Bediüzzaman’ın, bilhassa Uhuvvet ve İhlas Risalelerinde tedavi ettiği “tenkit hastalığı” maddeleri, fert, cemaat ve sosyal hayat için hayati öneme haiz. “Menfi, yıkıcı tenkidin” birçok sebebi vardır, ama, birinci kaynağı nefis ve şeytandır:
Nefis ve şeytan, sizi, kardeşinize karşı itiraza ve haklı olarak tenkide sevk ettiği vakit, deyiniz ki: ‘Biz, değil böyle cüz’î hukukumuzu, belki hayatımızı ve haysiyetimizi ve dünyevî saadetimizi Risâle-i Nur’un en kuvvetli rabıtası olan tesanüde feda etmeye mükellefiz.1
Taassup yerinde hak; ve safsata yerinde bürhan; ve tadlil-i gayr yerinde tevfik (başarıya ulaştırma) ve tatbik ve istişare ederse, dünya birleşse, hak olan mezhep ve mesleğini bir parça tebdil edemez. Nasıl ki, zaman-ı saâdette ve Selef-i Salihîn zamanlarında hükümfermâ hak ve bürhan ve akıl ve meşveret olduklarından, şükûk ve şübehatın hükümleri olmazdı.2
Bu ölçüleri ve prensipleri üst üste, ehl-i hizmetin hizmetlerini ve hatalarını alt alta koyup; “Ey imân edenler! Adalet üzere olun ve Allah için şahidlik edin. Kendi aleyhinize veya anne ve babanızla akrabalarınızın aleyhine olsa bile. Hakkında şahidlik ettiğiniz kişi, zengin de olsa, fakir de olsa doğruluktan ayrılmayın. Çünkü ikisini de Allah sizden daha iyi gözetir”3 hükmünce hareket edersek, tenkit hastalığından, yanlışlardan kurtuluruz.

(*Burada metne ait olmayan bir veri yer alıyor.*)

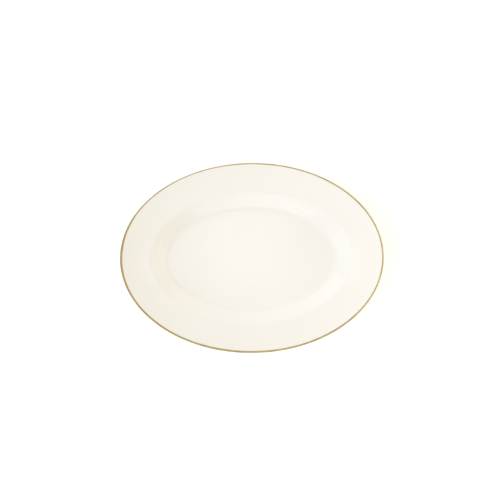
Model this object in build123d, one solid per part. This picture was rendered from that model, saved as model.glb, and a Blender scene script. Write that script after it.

Bu hakikat ve prensipleri okuduğu halde tenkide devam ederse ya “meseleyi anlamamış”, ya “gurur ve cerbezesini” yenememiş, ya “garezkardır.” Veyahut ya “enâniyet ve nefs-i emmâre onu aldatıyor”, ya “müfsiddir veya bilmediği halde ifsat ediyor”, veyahut da “ehl-i dünyanın hafiye ve propagandacılarına kapılmış”dır!
Tenkit edenlere bir kere daha bu prensipleri hatırlatınız; yine devam ederlerse kaale almayınız, “Boş sözlerle, çirkin davranışlarla karşılaştıkları zaman, izzet ve şereflerini muhafaza ederek oradan geçip giderler.”4 mealindeki hükmünce uzaklaşınız veya reddediniz!
Dipnotlar:
1-Kastamonu Lâhikası, Enst./intr., s. 181.; 2-Muhakemat, Enst./intr., s. 32.; 3-Nisâ Suresi, 135.; 4-Furkan Sûresi, 72.